» Do this
Repeat, please, only the lines from the top of the data down to the line with "return outside +"; include both of those lines.
*** Source data ***
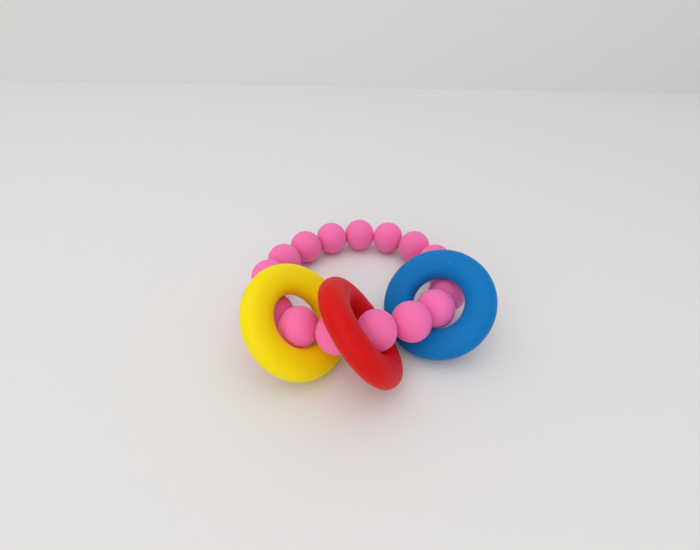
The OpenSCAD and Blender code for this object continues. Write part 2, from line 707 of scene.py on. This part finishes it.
def bead_section(holds_knot):
    """The bead's wall from its hole to its outside: distance out, and along.

    The knot's bead has stretched into a hollow behind its two mouths.
    """
    roundness = BEAD_LENGTH / 2
    core = (BEAD_ACROSS - BEAD_LENGTH) / 2
    lip_out = HOLE_MOUTH / 2 + HOLE_LIP
    lean = math.degrees(math.acos((lip_out - core) / (roundness - HOLE_LIP)))
    lip_up = (roundness - HOLE_LIP) * math.sin(math.radians(lean))
    wall_end = SEAM_STEPS[-1] + SEAM_TO_WALL
    wall = [lean + (wall_end - lean) * i / WALL_STEPS for i in range(WALL_STEPS + 1)]
    upper = wall + list(SEAM_STEPS[::-1])
    angles = upper + [0] + [-angle for angle in upper[::-1]]
    outside = []
    for angle in angles:
        (out, up) = arc((core, 0), roundness, angle, angle, 1)[0]
        outside.append((out + seam(up), up))
    lower_lip = arc((lip_out, -lip_up), HOLE_LIP, -lean, -180, LIP_STEPS)
    upper_lip = arc((lip_out, lip_up), HOLE_LIP, 180, lean, LIP_STEPS)
    hollow = []
    if holds_knot:
        deep, wide = KNOT_HOLLOW_HALF, KNOT_HOLLOW / 2
        bend = wide - HOLE_MOUTH / 2
        hollow = arc((HOLE_MOUTH / 2, -deep + bend), bend, -90, 0, LIP_STEPS)
        hollow += arc((HOLE_MOUTH / 2, deep - bend), bend, 0, 90, LIP_STEPS)
    return outside + lower_lip[1:] + hollow + upper_lip[:-1]


def ring_section():
    """The ring's oval section: distance out from the axis, and along it."""
    middle = (RING_OUTSIDE + RING_HOLE) / 4
    half_wide = (RING_OUTSIDE - RING_HOLE) / 4
    half_thick = RING_THICK / 2
    power = 2 / RING_FULLNESS
    turns = [360 * i / SECTION_POINTS for i in range(SECTION_POINTS)]
    for step in RING_SEAM_STEPS:
        turns += [step, 180 - step, 180 + step, 360 - step]
    points = []
    for turn in sorted(turns, reverse=True):
        c, s = math.cos(math.radians(turn)), math.sin(math.radians(turn))
        out = math.copysign(abs(c) ** power, c) * half_wide
        up = math.copysign(abs(s) ** power, s) * half_thick
        out += math.copysign(seam(up), c)
        points.append((middle + out, up))
    return points


def turned(name, section, steps, middle, direction, material):
    """A piece made by turning a section round an axis through its middle."""
    guide = sum(out for out, up in section) / len(section)
    # Taken in this order round, the swept faces point outwards.
    outline = line_object(
        name + "_section", [(out - guide, up, 0) for out, up in section[::-1]], True
    )
    piece = grown(
        name,
        turned_piece,
        {
            "Section": outline,
            "Guide Radius": guide,
            "Steps": steps,
            "Middle": middle,
            "Turn": turned_to(direction).to_euler(),
            "Material": material,
        },
    )
    bpy.data.objects.remove(outline)
    return piece


# ---------------------------------------------------------------- beads

# In the order in which they come along the string.
bead_bodies = [j["child"] for j in frame["joints"] if "bead" in j["child"]]

for body in bead_bodies:
    spin = joint_of(body)
    bead = turned(
        "pink_" + body,
        bead_section(body == "knot_bead"),
        BEAD_STEPS,
        spin["pos_m"],
        spin["axis"],
        pink_silicone,
    )
    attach(bead, body)
    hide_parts(body)

# ---------------------------------------------------------------- rings

ring_finishes = {
    "yellow_ring": yellow_silicone,
    "red_ring": red_silicone,
    "blue_ring": blue_silicone,
}

for body, finish in ring_finishes.items():
    low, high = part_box(body)
    middle = (low + high) / 2
    lean = joint_of(body)
    upwards = (middle - Vector(lean["pos_m"])).normalized()
    facing = Vector(lean["axis"]).cross(upwards)
    ring = turned(
        "silicone_" + body,
        ring_section(),
        RING_STEPS,
        middle,
        facing,
        finish,
    )
    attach(ring, body)
    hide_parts(body)

# ---------------------------------------------------------------- cord and knot

corners = []
for body in bead_bodies:
    spin = joint_of(body)
    corners.append(Vector(spin["pos_m"]) - Vector(spin["axis"]) * HALF_PITCH)

route = line_object("cord_route", corners, True)
cord_length = 2 * HALF_PITCH * len(corners)
cord = grown(
    "twisted_cord",
    laid_cord,
    {
        "Route": route,
        "Strands": STRANDS,
        "Strand Radius": STRAND_RADIUS,
        "Strand Offset": STRAND_OFFSET,
        "Turns": round(cord_length / LAY_LENGTH),
        "Bend Radius": CORD_BEND,
        "Step": CORD_STEP,
        "Material": cord_finish,
    },
)
bpy.data.objects.remove(route)
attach(cord, "string")
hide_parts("cord")

knot_spin = joint_of("knot_bead")
knot_place = Matrix.Translation(knot_spin["pos_m"]) @ turned_to(
    knot_spin["axis"]
).to_matrix().to_4x4()
knot_height = KNOT_TURNS * KNOT_COIL_STEP
coil_points = KNOT_TURNS * KNOT_POINTS_A_TURN
knot_points = []
for i in range(coil_points + 1):
    share = i / coil_points
    angle = math.tau * KNOT_TURNS * share
    knot_points.append(
        knot_place
        @ Vector(
            (
                KNOT_COIL_RADIUS * math.cos(angle),
                KNOT_COIL_RADIUS * math.sin(angle),
                (share - 0.5) * knot_height,
            )
        )
    )
tail_start = Vector((KNOT_COIL_RADIUS, 0, -knot_height / 2 - KNOT_TAIL))
tail_end = Vector((KNOT_COIL_RADIUS, 0, knot_height / 2 + KNOT_TAIL))
knot_points = [knot_place @ tail_start] + knot_points + [knot_place @ tail_end]
knot_route = line_object("knot_route", knot_points, False)
knot = grown(
    "barrel_knot",
    laid_cord,
    {
        "Route": knot_route,
        "Strands": STRANDS,
        "Strand Radius": KNOT_STRAND_RADIUS,
        "Strand Offset": KNOT_STRAND_OFFSET,
        "Turns": KNOT_LAYS,
        "Bend Radius": KNOT_BEND,
        "Step": KNOT_STEP,
        "Material": cord_finish,
    },
)
bpy.data.objects.remove(knot_route)
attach(knot, "string")
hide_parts("cord_knot")

# ---------------------------------------------------------------- camera

LOOK_AT = Vector((-6.16, 12.22, 8.0)) * MM
CAMERA_RISE = math.radians(39.52)
CAMERA_DISTANCE = 187.5 * MM
CAMERA_ROLL = math.radians(2.45)
LENS = 22.11
SENSOR = 36.0
NEAREST_SEEN = 10 * MM

camera_data = bpy.data.cameras.new("camera")
camera_data.lens = LENS
camera_data.sensor_width = SENSOR
camera_data.sensor_fit = "HORIZONTAL"
camera_data.clip_start = NEAREST_SEEN
camera = bpy.data.objects.new("camera", camera_data)
bpy.context.scene.collection.objects.link(camera)
away = Vector((0, -math.cos(CAMERA_RISE), math.sin(CAMERA_RISE)))
right = Vector((1, 0, 0))
up = right.cross(-away)
rolled_right = math.cos(CAMERA_ROLL) * right + math.sin(CAMERA_ROLL) * up
rolled_up = math.cos(CAMERA_ROLL) * up - math.sin(CAMERA_ROLL) * right
turn = Matrix((rolled_right, rolled_up, away)).transposed()
stand = Matrix.Translation(LOOK_AT + away * CAMERA_DISTANCE)
camera.matrix_world = stand @ turn.to_4x4()
bpy.context.scene.camera = camera

# ---------------------------------------------------------------- stage

BOARD_HALF = 1.6
WALL_PLACE = 0.314
WALL_HEIGHT = 0.9
WALL_TURN = math.radians(4.5)
FLOOR_GAP = 0.01 * MM
WHITE = (1.0, 1.0, 1.0)
ORIGIN = (0, 0, 0)
ROOM_BRIGHTNESS = 0.62


def white_boards():
    """A pale floor and a pale wall behind it, a little askew."""
    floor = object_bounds()[0][2] - FLOOR_GAP
    left, right = Vector((-BOARD_HALF, 0, 0)), Vector((BOARD_HALF, 0, 0))
    forwards, upwards = Vector((0, -2 * BOARD_HALF, 0)), Vector((0, 0, WALL_HEIGHT))
    finish = plain_paper("matt_white_board", "#E5E4E3", 0.75)
    place = Matrix.Translation((0, WALL_PLACE, floor)) @ Matrix.Rotation(
        WALL_TURN, 4, "Z"
    )
    for name, corners in (
        ("floor_board", (left + forwards, right + forwards, right, left)),
        ("wall_board", (left, right, right + upwards, left + upwards)),
    ):
        mesh = bpy.data.meshes.new(name)
        mesh.from_pydata([place @ corner for corner in corners], [], [(0, 1, 2, 3)])
        mesh.materials.append(finish)
        board = bpy.data.objects.new(name, mesh)
        bpy.context.scene.collection.objects.link(board)


white_boards()


def soft_light(name, place, size, power):
    """A soft white box, in metres and watts, that points at the object."""
    data = bpy.data.lights.new(name, "AREA")
    data.shape = "RECTANGLE"
    data.size, data.size_y = size
    data.energy = power
    data.color = WHITE
    light = bpy.data.objects.new(name, data)
    light.location = place
    direction = Vector(ORIGIN) - Vector(place)
    light.rotation_euler = direction.to_track_quat("-Z", "Y").to_euler()
    bpy.context.scene.collection.objects.link(light)


soft_light("light_above", place=(-0.1, -0.02, 0.9), size=(1.2, 1.2), power=4.1)
soft_light("window_front", place=(-0.3, -0.8, 0.42), size=(0.9, 0.6), power=2.2)

world = bpy.data.worlds.new("soft_room")
bpy.context.scene.world = world
world.use_nodes = True
world.node_tree.nodes.clear()
sky = add_node(
    world.node_tree,
    "ShaderNodeBackground",
    inputs={"Color": linear("#F4F4F4"), "Strength": ROOM_BRIGHTNESS},
)
add_node(
    world.node_tree,
    "ShaderNodeOutputWorld",
    inputs={"Surface": sky.outputs["Background"]},
)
***
» Response to this exercise
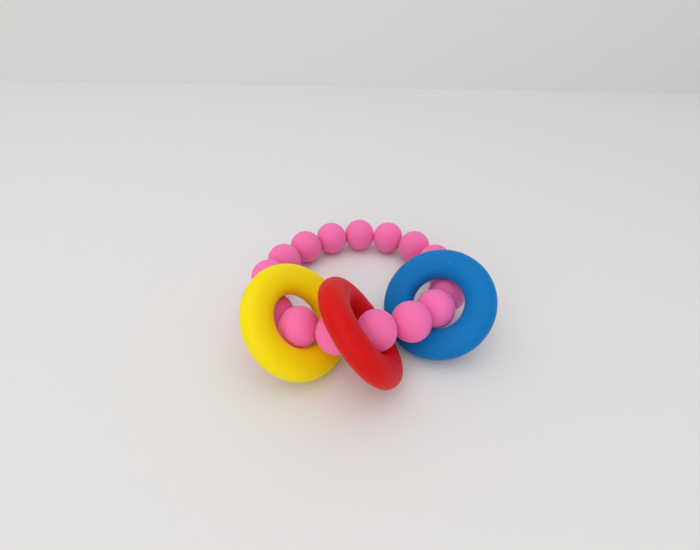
The OpenSCAD and Blender code for this object continues. Write part 2, from line 707 of scene.py on. This part finishes it.
def bead_section(holds_knot):
    """The bead's wall from its hole to its outside: distance out, and along.

    The knot's bead has stretched into a hollow behind its two mouths.
    """
    roundness = BEAD_LENGTH / 2
    core = (BEAD_ACROSS - BEAD_LENGTH) / 2
    lip_out = HOLE_MOUTH / 2 + HOLE_LIP
    lean = math.degrees(math.acos((lip_out - core) / (roundness - HOLE_LIP)))
    lip_up = (roundness - HOLE_LIP) * math.sin(math.radians(lean))
    wall_end = SEAM_STEPS[-1] + SEAM_TO_WALL
    wall = [lean + (wall_end - lean) * i / WALL_STEPS for i in range(WALL_STEPS + 1)]
    upper = wall + list(SEAM_STEPS[::-1])
    angles = upper + [0] + [-angle for angle in upper[::-1]]
    outside = []
    for angle in angles:
        (out, up) = arc((core, 0), roundness, angle, angle, 1)[0]
        outside.append((out + seam(up), up))
    lower_lip = arc((lip_out, -lip_up), HOLE_LIP, -lean, -180, LIP_STEPS)
    upper_lip = arc((lip_out, lip_up), HOLE_LIP, 180, lean, LIP_STEPS)
    hollow = []
    if holds_knot:
        deep, wide = KNOT_HOLLOW_HALF, KNOT_HOLLOW / 2
        bend = wide - HOLE_MOUTH / 2
        hollow = arc((HOLE_MOUTH / 2, -deep + bend), bend, -90, 0, LIP_STEPS)
        hollow += arc((HOLE_MOUTH / 2, deep - bend), bend, 0, 90, LIP_STEPS)
    return outside + lower_lip[1:] + hollow + upper_lip[:-1]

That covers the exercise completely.